Only problem is can't take one step, and then stop and save where are so can come back later to do it. No problem with iterative since save stack.

Idea is top element on stack is element currently being examined. Must traverse subtree headed by node on stack as well as all subtrees headed by all other nodes on stack.

class BinaryTreePreorderIterator implements Iterator {
    protected BinaryTreeNode root;  // root of tree
    protected Stack todo;              // helper stack

    public BinaryTreePreorderIterator(BinaryTreeNode root)
    // post: constructs an iterator to traverse in preorder
    {
        todo = new StackList();
        this.root = root;
        reset();
    }   

    public void reset()
    // post: resets the iterator to retraverse
    {
        todo.clear();
        // stack is empty.  Push on the current node.
        if (root != null) todo.push(root);
    }

    public boolean hasMoreElements()
    // post: returns true iff iterator is not finished
    {
        return !todo.isEmpty();
    }

    public Object value()
    // pre: hasMoreElements()
    // post: returns reference to current value
    {   
        return ((BinaryTreeNode)todo.peek()).value();
    }

    public Object nextElement()
    // pre: hasMoreElements();
    // post: returns current value, increments iterator
    {
        BinaryTreeNode old = (BinaryTreeNode)todo.pop();
        Object result = old.value();

        if (old.right() != null) todo.push(old.right());
        if (old.left() != null) todo.push(old.left());
        return result;
    }
}

Inorder traversal

The code for an inorder traversal is not much harder. Idea now is if node is on stack, have already traversed left subtree, but still need to do node and right subtree. Note first node to traverse is obtained by going all way down left branch.

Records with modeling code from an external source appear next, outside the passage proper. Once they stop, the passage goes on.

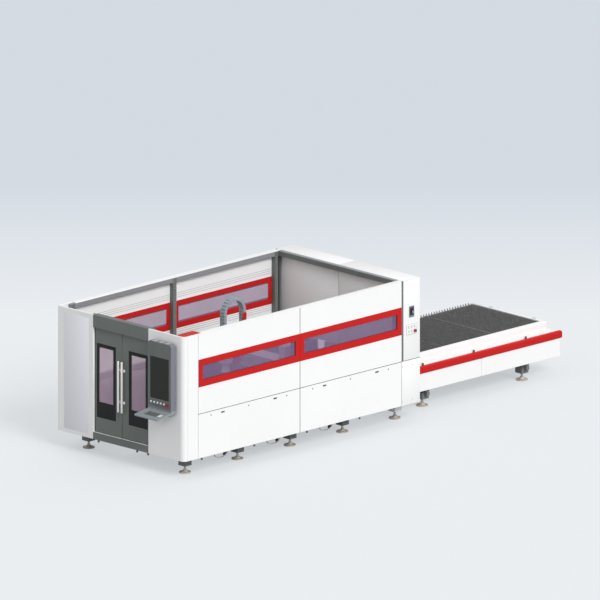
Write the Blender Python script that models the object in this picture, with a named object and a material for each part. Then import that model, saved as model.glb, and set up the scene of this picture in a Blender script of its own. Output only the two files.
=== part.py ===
# Fiber laser cutting machine with an exchange table, in metres, +Z up.
# Lengths below are measured with X from the door-end face towards the exchange table, Y from the middle of
# the enclosure (the operator's side is -Y) and Z from the floor. An empty then moves the whole machine so
# that its origin is the middle of its footprint.
import math

import bmesh
import bpy
from mathutils import Matrix, Vector

# Clearances
SEAT = 0.0003           # between faces that touch
SEAM = 0.006            # open joint between neighbouring panels
OVERRUN = 0.05          # how far a cut runs past the face it goes through
LEAF_GAP = 0.003        # running gap round a door leaf

# Enclosure
SKIRT_Z = 0.279         # lower edge of the wall panels
SEAM_Z = 0.96           # joint between lower and upper panels
CORNER_DEPTH = 0.30     # how far a front cover runs back along the side
CORNER_RADII = {"near": 0.077, "far": 0.033}
BAY_LENGTH = 2.133
BAY_COUNT = 2
PANEL = 0.03            # depth of a folded panel
TUBE = 0.07
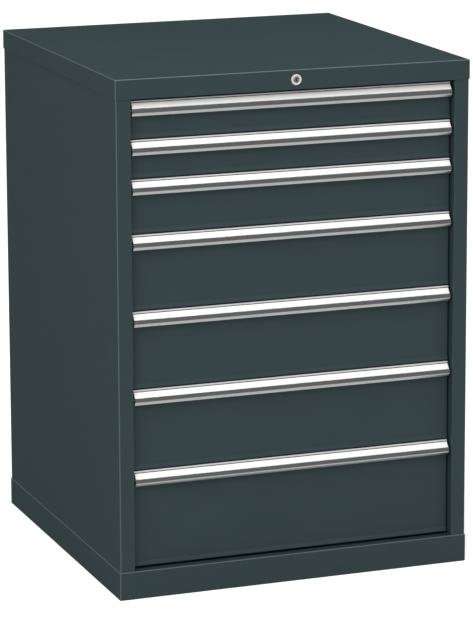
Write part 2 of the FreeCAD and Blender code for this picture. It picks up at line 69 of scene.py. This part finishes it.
# Patterns of the finishes, by the size of their features. The orange peel, draw lines, polishing
# marks and paper fibre are finer on the real surfaces, and as coarse here as they need to show.
PEEL_SIZE = 1.6 * MM
PEEL_DEPTH = 0.02 * MM
COAT_CLOUD = 60 * MM
COAT_GIVE = 0.02  # how far the coat's roughness strays to either side
ZINC_CLOUD = 9 * MM
ZINC_DEPTH = 0.01 * MM
DRAW_WIDTH = 0.5 * MM
DRAW_LENGTH = 60 * MM
DRAW_DETAIL = 3.0
DRAW_DEPTH = 0.005 * MM
POLISH_SIZE = 0.5 * MM
POLISH_DEPTH = 0.004 * MM
POLISH_GIVE = 0.04
FIBRE_SIZE = 0.8 * MM
FIBRE_DEPTH = 0.005 * MM
NOISE_LOW, NOISE_HIGH = 0.35, 0.65  # most of a noise's values lie between these

# Powder coats: dark tone, light tone and roughness
ANTHRACITE = ("#2E3F42", "#2F4043", 0.36)
TRAY_ANTHRACITE = ("#2B3A3E", "#2E3D41", 0.44)
# Painted highlight: a lighter tone along the outer bends of the big panels, for the light they
# catch
BEND_HIGHLIGHT_TONE = "#5F6C70"
BEND_HIGHLIGHT_WIDTH = 2.0 * MM
# Metres by which a panel's two box corners are moved, so that only its bends lie on the box
BEND_STRETCH = {
    "top_cover": ((0, 0, -1), (0, 0, 0)),
    "plinth": ((0, 0, -1), (0, 0, 0)),
    "side_panel_left": ((0, 0, -1), (1, 1, 1)),
    "side_panel_right": ((-1, 0, -1), (0, 1, 1)),
}

# Handles: shares of their height where the groove over the label starts, and the lip over it
GROOVE_FROM = 0.868
LIP_FROM = 0.915
# Painted shade: the groove is painted darker, standing in for the shade that falls into it
GROOVE_PAINTED_SHADE = "#4A4C4E"
EDGE_ROUND = 1.2 * MM
EDGE_SAMPLES = 8

# Nickel of the lock's plug and nut, and the paler pearl nickel of its bezel
NICKEL_METALLIC = 1.0
PEARL_METALLIC = 0.35
NICKEL_ROUGHNESS = 0.36

# A Mix node's sockets for colours, which share their names with its other sockets
MIX_FACTOR, MIX_A, MIX_B = 0, 6, 7
MIX_RESULT = 2


def linear(hex_colour):
    """sRGB hex to linear red, green, blue and alpha."""
    channels = [int(hex_colour[i : i + 2], 16) / 255 for i in (1, 3, 5)]
    return [c / 12.92 if c <= 0.04045 else ((c + 0.055) / 1.055) ** 2.4 for c in channels] + [1.0]


def add_node(tree, kind, settings=None, links=None):
    """One node with its settings, by attribute or socket, and its linked inputs.

    A link comes from a socket, or from the first output of a node.
    """
    node = tree.nodes.new("ShaderNode" + kind)
    for name, value in (settings or {}).items():
        if isinstance(name, str) and hasattr(node, name):
            setattr(node, name, value)
        else:
            node.inputs[name].default_value = value
    for name, source in (links or {}).items():
        socket = source.outputs[0] if isinstance(source, bpy.types.Node) else source
        tree.links.new(socket, node.inputs[name])
    return node


def empty_tree(owner):
    """The node tree of a material or a world, with nothing in it."""
    owner.use_nodes = True
    owner.node_tree.nodes.clear()
    return owner.node_tree


def new_material(name):
    """Material, its tree and its object coordinates, which at rest are metres in the row frame."""
    material = bpy.data.materials.new(name)
    tree = empty_tree(material)
    return material, tree, add_node(tree, "TexCoord").outputs["Object"]


def finish_surface(tree, settings, links):
    """The surface shader joined to the material's output."""
    shader = add_node(tree, "BsdfPrincipled", settings, links)
    add_node(tree, "OutputMaterial", links={"Surface": shader})


def grain(tree, place, size, stretch=(1, 1, 1), detail=2.0):
    """Noise whose features measure size metres, drawn out along an axis scaled under 1."""
    mapping = add_node(tree, "Mapping", {"Scale": stretch}, {"Vector": place})
    settings = {"Scale": 1 / size, "Detail": detail}
    return add_node(tree, "TexNoise", settings, {"Vector": mapping})


def tones(tree, pattern, dark, light):
    """Colour that follows a pattern between two tones of one finish."""
    ends = {"From Min": NOISE_LOW, "From Max": NOISE_HIGH}
    share = add_node(tree, "MapRange", ends, {"Value": pattern})
    colours = {"data_type": "RGBA", MIX_A: linear(dark), MIX_B: linear(light)}
    return add_node(tree, "Mix", colours, {MIX_FACTOR: share}).outputs[MIX_RESULT]


def bend_highlight_mask(tree, place, low, high):
    """1 along the box's edges between two corners, falling to 0 within the painted highlight's
    width.

    A point lies on an edge where two of its three distances to the box's nearest faces are 0,
    so the middle one of the three tells how far away the edge is.
    """
    middle, half = (low + high) / 2, (high - low) / 2
    offset = add_node(tree, "VectorMath", {"operation": "SUBTRACT", 1: middle}, {0: place})
    apart = add_node(tree, "VectorMath", {"operation": "ABSOLUTE"}, {0: offset})
    inward = add_node(tree, "VectorMath", {"operation": "SUBTRACT", 0: half}, {1: apart})
    x, y, z = add_node(tree, "SeparateXYZ", links={0: inward}).outputs
    nearer = add_node(tree, "Math", {"operation": "MINIMUM"}, {0: x, 1: y})
    farther = add_node(tree, "Math", {"operation": "MAXIMUM"}, {0: x, 1: y})
    up_to_z = add_node(tree, "Math", {"operation": "MINIMUM"}, {0: farther, 1: z})
    edge = add_node(tree, "Math", {"operation": "MAXIMUM"}, {0: nearer, 1: up_to_z})
    fall = {"From Max": BEND_HIGHLIGHT_WIDTH, "To Min": 1.0, "To Max": 0.0}
    return add_node(tree, "MapRange", fall, {"Value": edge})


def polyester_powder(name, dark, light, roughness, bends=None):
    """Powder-coated sheet: a fine orange peel left as the polyester flows out in the oven.

    The real grain is about 0.3 mm. The outer bends of the big panels get a painted highlight.
    """
    material, tree, place = new_material(name)
    peel = grain(tree, place, PEEL_SIZE)
    cloud = grain(tree, place, COAT_CLOUD)
    colour = tones(tree, cloud, dark, light)
    # painted highlight: the bends are mixed towards a lighter tone, standing in for the light they
    # catch
    if bends:
        lines = bend_highlight_mask(tree, place, *bends)
        painted_bend_highlight = {"data_type": "RGBA", MIX_B: linear(BEND_HIGHLIGHT_TONE)}
        mix = add_node(tree, "Mix", painted_bend_highlight, {MIX_FACTOR: lines, MIX_A: colour})
        colour = mix.outputs[MIX_RESULT]
    ends = {"To Min": roughness - COAT_GIVE, "To Max": roughness + COAT_GIVE}
    finish_surface(
        tree,
        {"Metallic": 0.0, "IOR": 1.5},
        {
            "Base Color": colour,
            "Roughness": add_node(tree, "MapRange", ends, {"Value": cloud}),
            "Normal": add_node(tree, "Bump", {"Distance": PEEL_DEPTH}, {"Height": peel}),
        },
    )
    return material


def anodised_aluminium():
    """Satin-anodised extrusion with faint draw lines along its length.

    Its upper lip is etched matt, which scatters the light. The groove below is painted shade.
    """
    material, tree, place = new_material("anodised_aluminium")
    in_box = add_node(tree, "TexCoord").outputs["Generated"]
    level = add_node(tree, "SeparateXYZ", links={0: in_box}).outputs["Z"]
    lip, over_label = (
        add_node(tree, "Math", {"operation": "GREATER_THAN", 1: share}, {0: level})
        for share in (LIP_FROM, GROOVE_FROM)
    )
    groove = add_node(tree, "Math", {"operation": "SUBTRACT"}, {0: over_label, 1: lip})
    lines = grain(tree, place, DRAW_WIDTH, (DRAW_WIDTH / DRAW_LENGTH, 1, 1), DRAW_DETAIL)
    drawn = tones(tree, lines, "#D6D8D9", "#E4E5E6")
    # painted shade: a darker tone in the groove, for the shade that falls into it
    painted_groove_shade = {"data_type": "RGBA", MIX_B: linear(GROOVE_PAINTED_SHADE)}
    colour = add_node(tree, "Mix", painted_groove_shade, {MIX_FACTOR: groove, MIX_A: drawn})
    metallic = {"To Min": 1.0, "To Max": 0.2}
    roughness = {"To Min": 0.18, "To Max": 0.50}
    eased = add_node(tree, "Bevel", {"samples": EDGE_SAMPLES, "Radius": EDGE_ROUND})
    relief = add_node(tree, "Bump", {"Distance": DRAW_DEPTH}, {"Height": lines, "Normal": eased})
    finish_surface(
        tree,
        {},
        {
            "Base Color": colour.outputs[MIX_RESULT],
            "Metallic": add_node(tree, "MapRange", metallic, {"Value": lip}),
            "Roughness": add_node(tree, "MapRange", roughness, {"Value": lip}),
            "Normal": relief,
        },
    )
    return material


def zinc_plate():
    """Bright zinc-plated steel: a cool, slightly clouded grey."""
    material, tree, place = new_material("zinc_plate")
    cloud = grain(tree, place, ZINC_CLOUD)
    roughness = {"To Min": 0.30, "To Max": 0.42}
    finish_surface(
        tree,
        {"Metallic": 1.0},
        {
            "Base Color": tones(tree, cloud, "#A9AEB2", "#C3C7CA"),
            "Roughness": add_node(tree, "MapRange", roughness, {"Value": cloud}),
            "Normal": add_node(tree, "Bump", {"Distance": ZINC_DEPTH}, {"Height": cloud}),
        },
    )
    return material


def label_paper():
    """White card under a clear cover, which gives it a soft gloss."""
    material, tree, place = new_material("label_paper")
    fibre = grain(tree, place, FIBRE_SIZE)
    finish_surface(
        tree,
        {"Roughness": 0.5, "IOR": 1.5, "Coat Weight": 0.5, "Coat Roughness": 0.12},
        {
            "Base Color": tones(tree, fibre, "#F4F4F2", "#F9F9F7"),
            "Normal": add_node(tree, "Bump", {"Distance": FIBRE_DEPTH}, {"Height": fibre}),
        },
    )
    return material


def nickel_plate(name, metallic):
    """Nickel-plated zinc casting: smooth and bright, with faint polishing marks.

    Pearl nickel is less metallic, because its velvety surface scatters the light.
    """
    material, tree, place = new_material(name)
    polish = grain(tree, place, POLISH_SIZE)
    ends = {"To Min": NICKEL_ROUGHNESS - POLISH_GIVE, "To Max": NICKEL_ROUGHNESS + POLISH_GIVE}
    finish_surface(
        tree,
        {"Metallic": metallic},
        {
            "Base Color": tones(tree, polish, "#E4E2DE", "#EEEDEA"),
            "Roughness": add_node(tree, "MapRange", ends, {"Value": polish}),
            "Normal": add_node(tree, "Bump", {"Distance": POLISH_DEPTH}, {"Height": polish}),
        },
    )
    return material


def slot_finishes():
    """The finish of each of the record's material slots."""
    return {
        "powder_coat": polyester_powder("powder_coat_anthracite", *ANTHRACITE),
        "tray_coat": polyester_powder("powder_coat_tray", *TRAY_ANTHRACITE),
        "aluminium": anodised_aluminium(),
        "label_strip": label_paper(),
        "zinc_steel": zinc_plate(),
        "nickel": nickel_plate("nickel_plate", NICKEL_METALLIC),
    }


def own_finishes():
    """Nodes with their own finish: panels with painted highlights on their bends, the lock's
    bezel.
    """
    own = {}
    for panel, stretch in BEND_STRETCH.items():
        bends = [corner + Vector(by) for corner, by in zip(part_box(panel), stretch)]
        own[panel] = polyester_powder("powder_coat_" + panel, *ANTHRACITE, bends)
    own["lock_housing"] = nickel_plate("nickel_pearl", PEARL_METALLIC)
    return own


def finish_nodes():
    """Every CAD node gets its own finish, or else the one of its slot."""
    by_slot = slot_finishes()
    by_node = own_finishes()
    for row in frame["record"]["subparts"]:
        node = frame["nodes"][row["node"]]
        node.data.materials.clear()
        node.data.materials.append(by_node.get(row["node"], by_slot[row["material_slot"]]))


def floor_material():
    """Matt card that the camera sees lifted towards white, so that it keeps its shadow."""
    material = bpy.data.materials.new("floor_card")
    tree = empty_tree(material)
    seen = add_node(tree, "LightPath").outputs["Is Camera Ray"]
    glow = add_node(tree, "Math", {"operation": "MULTIPLY", 1: FLOOR_LIFT}, {0: seen})
    matt = add_node(tree, "BsdfDiffuse", {"Color": linear(FLOOR_TONE)})
    light = add_node(tree, "Emission", {"Color": linear(WHITE)}, {"Strength": glow})
    both = add_node(tree, "AddShader", links={0: matt, 1: light})
    add_node(tree, "OutputMaterial", links={"Surface": both})
    return material


def card(name, corners, material):
    """Flat card of the studio."""
    mesh = bpy.data.meshes.new(name)
    mesh.from_pydata(corners, [], [range(len(corners))])
    mesh.materials.append(material)
    made = bpy.data.objects.new(name, mesh)
    bpy.context.scene.collection.objects.link(made)
    return made


def flag(name, corners, colour):
    """Card of one plain tone that only reflections see."""
    material = bpy.data.materials.new(name)
    tree = empty_tree(material)
    tone = add_node(tree, "Emission", {"Color": linear(colour)})
    add_node(tree, "OutputMaterial", links={"Surface": tone})
    made = card(name, corners, material)
    made.visible_camera = False
    made.visible_diffuse = False
    made.visible_shadow = False


def level_square(height):
    """Corners of the floor, or of a card as large at another height."""
    turns = ((-1, -1), (1, -1), (1, 1), (-1, 1))
    return [(x * STAGE_HALF, y * STAGE_HALF, height) for x, y in turns]


def upright(start, end, y):
    """Corners of an upright flag between two places across the cabinet."""
    return [(start, y, FLAG_LOW), (end, y, FLAG_LOW), (end, y, FLAG_HIGH), (start, y, FLAG_HIGH)]


def softbox(name, place, side, power):
    """Square lamp turned to the middle of the object."""
    light = bpy.data.lights.new(name, "AREA")
    light.shape = "SQUARE"
    light.size = side
    light.energy = power
    lamp = bpy.data.objects.new(name, light)
    lamp.location = place
    middle = (cad_box[0] + cad_box[1]) / 2
    lamp.rotation_euler = (middle - lamp.location).to_track_quat("-Z", "Y").to_euler()
    bpy.context.scene.collection.objects.link(lamp)


def studio():
    """White floor, two lamps, and grey flags for the bright metal to reflect."""
    floor = card("floor", level_square(0), floor_material())
    floor.visible_glossy = False  # reflections see the flag under it
    front = cad_box[0].y - FLAG_DISTANCE
    back = cad_box[1].y + FLAG_DISTANCE
    flag("flag_front", upright(-FLAG_ASIDE, FLAG_ASIDE, front), "#6C6C6C")
    flag("flag_back_right", upright(FLAG_ASIDE, 0, back), "#2A2A2A")
    flag("flag_back_left", upright(0, -FLAG_ASIDE, back), "#4A4A4A")
    flag("flag_under", level_square(FLAG_LOW), "#CCCCCC")
    for name, (place, side, power) in LAMPS.items():
        softbox(name, place, side, power)


def sky():
    """White to the camera and in reflections, and a little less as light."""
    world = bpy.data.worlds.new("sky")
    bpy.context.scene.world = world
    tree = empty_tree(world)
    path = add_node(tree, "LightPath").outputs
    seen = path["Is Camera Ray"]
    for ray in ("Is Glossy Ray", "Is Transmission Ray"):
        seen = add_node(tree, "Math", {"operation": "MAXIMUM"}, {0: seen, 1: path[ray]})
    ends = {"To Min": SKY_AS_LIGHT, "To Max": 1.0}
    strength = add_node(tree, "MapRange", ends, {"Value": seen})
    background = add_node(tree, "Background", {"Color": linear(WHITE)}, {"Strength": strength})
    add_node(tree, "OutputWorld", links={"Surface": background})


def camera():
    """Looks down on the front and the left side, as the photograph does."""
    data = bpy.data.cameras.new("camera")
    data.lens = CAMERA_LENS
    data.shift_x, data.shift_y = CAMERA_SHIFT
    made = bpy.data.objects.new("camera", data)
    made.location = CAMERA_PLACE
    made.rotation_euler = Euler(
        (math.radians(90 - CAMERA_PITCH), 0, math.radians(-CAMERA_YAW))
    )
    bpy.context.scene.collection.objects.link(made)
    bpy.context.scene.camera = made


finish_nodes()
studio()
sky()
camera()
bpy.context.scene.view_settings.view_transform = "Standard"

After do root of tree, go to right child, and then follow leftmost branch all way down.

class BinaryTreeInorderIterator implements Iterator {
    protected BinaryTreeNode root;  // root of tree
    protected Stack todo;           // helper stack

    public BinaryTreeInorderIterator(BinaryTreeNode root)
    // post: constructs an iterator to traverse inorder
    {
            todo = new StackList();
            this.root = root;
            reset();
    }   

    public void reset()
    // post: resets the iterator to retraverse
    {
            todo.clear();
            // stack is empty.  Push on nodes from root to
            // leftmost descendent
            BinaryTreeNode current = root;
            while (current != null) {
                todo.push(current);
                current = current.left();
            }
    }

    public boolean hasMoreElements()
    // post: returns true iff iterator is not finished
    {
            return !todo.isEmpty();
    }

    public Object value()
    // pre: hasMoreElements()
    // post: returns reference to current value
    {   
            return ((BinaryTreeNode)todo.peek()).value();
    }

    public Object nextElement()
    // pre: hasMoreElements();
    // post: returns current value, increments iterator
    {
            BinaryTreeNode old = (BinaryTreeNode)todo.pop();
            Object result = old.value();
            // this node has no unconsidered left children.
            // if this node has a right child, 
            //  push the right child and its leftmost descendants:
            // now top elt of stack is next node to be visited.
            if (old.right() != null) {
                BinaryTreeNode current = old.right();
                do {
                    todo.push(current);
                    current = current.left();
                } while (current != null);
            }
            return result;
    }
}

Post-order traversal

Postorder is hardest - skip that here

Level-order traversal

Level order easy with queue. When process element, put its children on queue!

    public Object nextElement()
    // pre: hasMoreElements();
    // post: returns current value, increments iterator
    {
        BinaryTreeNode current = (BinaryTreeNode)todo.dequeue();
        Object result = current.value();
        if (current.left() != null) todo.enqueue(current.left());
        if (current.right() != null) todo.enqueue(current.right());
        return result;
    }

Note similarity to preorder traversal!